[Corpora-List] Incidence of MWEs
Afsaneh Fazly
afsaneh at cs.toronto.edu
Fri Mar 17 14:40:36 UTC 2006
This is a very interesting and important question:
whether multiword units such as "kick the bucket", "make an offer",
or "light pen" should be considered as single syntactic units
with no internal structure.
The introduction to the Oxford Dictionary of Current Idiomatic
English (Vol.2, A. P. Cowie, R. Mackin, I. R. McCaig, 1983)
includes a very interesting discussion on the topic. Although,
the issue as discussed there is seen from a lexicographical
point of view, I see it very well relevant to the original
question.
There is also a very interesting corpus-based study of
so-called "fixed expressions" in English by Rosamund Moon:
"Fixed Expressions and Idioms in English, A Corpus-based
Approach", Oxford Studies in Lexicography and Lexicology,
1998.
The above (and other related) studies provide evidence that
most MWUs undergo lexical and syntactic variation (although
restricted to some extent), and hence must have internal
structure.
This is especially important when working with MWUs that are
comprised of a verb and a noun.
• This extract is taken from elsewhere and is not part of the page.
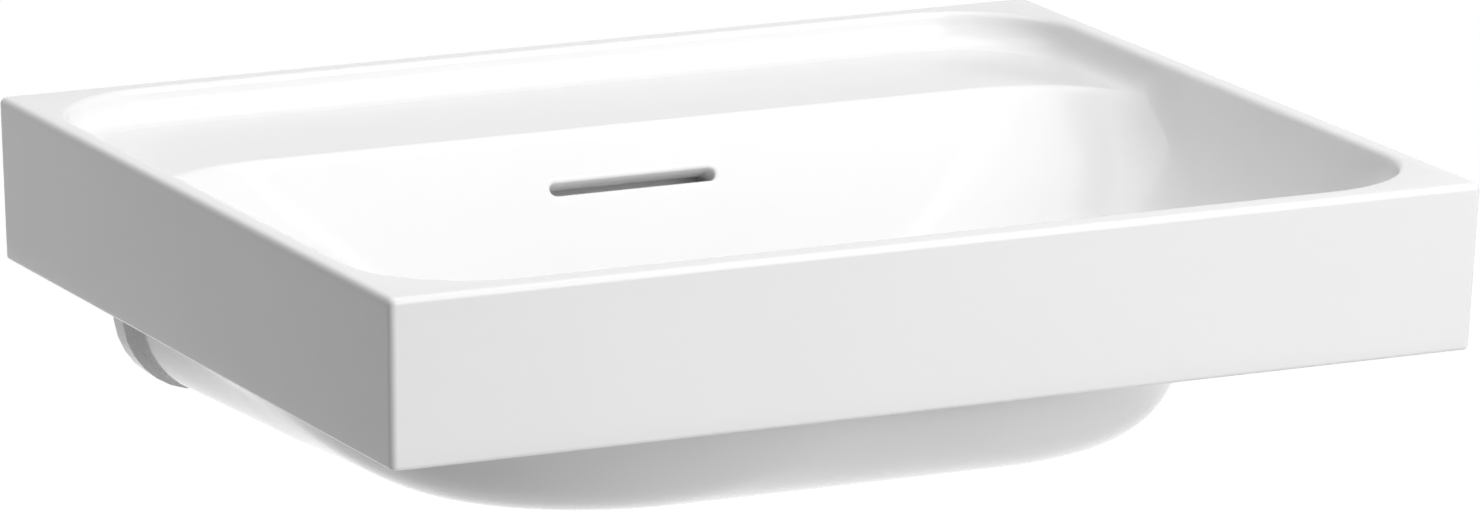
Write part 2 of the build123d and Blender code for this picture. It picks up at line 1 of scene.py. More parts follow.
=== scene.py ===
import bpy
import json
import numpy as np
from math import cos, pi, radians, sin, sqrt
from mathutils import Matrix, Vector

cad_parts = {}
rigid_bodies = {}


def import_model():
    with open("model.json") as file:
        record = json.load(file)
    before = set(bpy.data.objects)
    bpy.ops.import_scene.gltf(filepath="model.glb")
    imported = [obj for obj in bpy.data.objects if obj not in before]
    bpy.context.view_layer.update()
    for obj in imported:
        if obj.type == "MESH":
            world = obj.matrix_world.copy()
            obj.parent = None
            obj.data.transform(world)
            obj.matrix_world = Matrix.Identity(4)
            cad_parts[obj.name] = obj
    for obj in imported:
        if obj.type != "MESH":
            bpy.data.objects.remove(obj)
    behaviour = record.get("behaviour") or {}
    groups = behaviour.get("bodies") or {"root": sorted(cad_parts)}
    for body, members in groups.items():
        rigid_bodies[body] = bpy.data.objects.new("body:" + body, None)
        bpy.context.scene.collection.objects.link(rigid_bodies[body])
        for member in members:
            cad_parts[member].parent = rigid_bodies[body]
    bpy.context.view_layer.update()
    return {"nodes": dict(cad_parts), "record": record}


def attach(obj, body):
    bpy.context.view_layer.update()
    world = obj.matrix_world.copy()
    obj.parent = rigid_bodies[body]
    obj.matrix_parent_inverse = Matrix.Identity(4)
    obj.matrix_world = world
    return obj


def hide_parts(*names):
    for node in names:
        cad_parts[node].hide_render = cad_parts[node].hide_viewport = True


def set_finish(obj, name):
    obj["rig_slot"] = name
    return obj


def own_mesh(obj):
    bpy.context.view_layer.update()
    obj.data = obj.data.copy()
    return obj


for thing in list(bpy.data.objects):
    bpy.data.objects.remove(thing)  # the start-up cube, lamp and camera
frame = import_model()

unit = 0.001  # every size below is in millimetres, in the same frame as the CAD

# sizes of the casting: X across, Y towards the wall, drops measured down from the rim
basin = {
    "width": 550.0, "depth": 470.0, "rimZ": 70.0,
    "apronDrop": 80.0, "sideTaper": 2.4, "frontTaper": 4.7, "wall": 11.0,
    "edgeR": 3.5, "footR": 2.0, "footInnerR": 1.5, "ceilingDrop": 28.0, "ceilingR": 5.0,
    "sharpR": 0.02, "innerR": 6.0,
    "rimSide": 11.0, "rimFront": 16.0, "rimBack": 13.0, "rimEdgeR": 3.0,
    "openingR": 60.0, "shelfDrop": 17.0, "shelfFootR": 12.0,
    "crestY": -113.0, "crestSoft": 3.2, "skin": 12.0,
    "floorDrop": 104.0, "sideRun": 112.0, "sidePower": 1.95, "frontRun": 95.0, "frontPower": 2.0,
    "backSlope": 16 / 24, "backFootRun": 24.0, "backPower": 5.0,
    "dishDepth": 3.0, "dishR": 110.0, "dishFromDrop": 90.0, "dishOverDrop": 14.0,
    "wasteY": -215.0, "outletR": 23.0, "outletEdge": 0.6, "outletFootZ": -75.0, "seatR": 36.0,
}


def quarter(share, power):
    # share of a run used up at a share of the drop: one minus the power-th root of what is left
    return 1 - (1 - np.clip(share, 0, 1) ** power) ** (1 / power)


def eased(share):
    # smooth step: three times the square less twice the cube
    share = np.clip(share, 0, 1)
    return share * share * (3 - 2 * share)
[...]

Such MWUs vary a lot in
terms of their degree of compositionality (or better said,
their degree of semantic analyzability) and hence their
degree of lexicosyntactic fixedness.
Many such MWUs (e.g., "kick the bucket", "shoot the breeze")
are to a large extent idiomatic (unanalyzable). Others
have meanings with metaphorical relations to the literal
meanings of the constituents, and hence are considered more
analyzable, e.g., "pull strings", "push one's luck", etc.
Another very interesting class of such MWUs (with internal
structure) are those often categorized as light verb
constructions (LVCs). Examples are "give a groan",
"make an offer", "take a walk", etc. These are considered
semi-compositional, somewhat analyzable, and more lexically
and syntactically flexible than pure idioms.
In fact, one motivation behind using such complex predicates
is argued to be that their internal structure increases their
expressive power, e.g., one can "give a sad groan",
"make an appealing offer", or "take a long walk".
On the other hand, considering such MWUs as units with internal
structure poses another problem, and that is how they are to
be distinguished from similar-on-the-surface combinations.
One reason for making such a distinction is of course their
semantic idiosyncrasy (the interpretation of "shoot the breeze"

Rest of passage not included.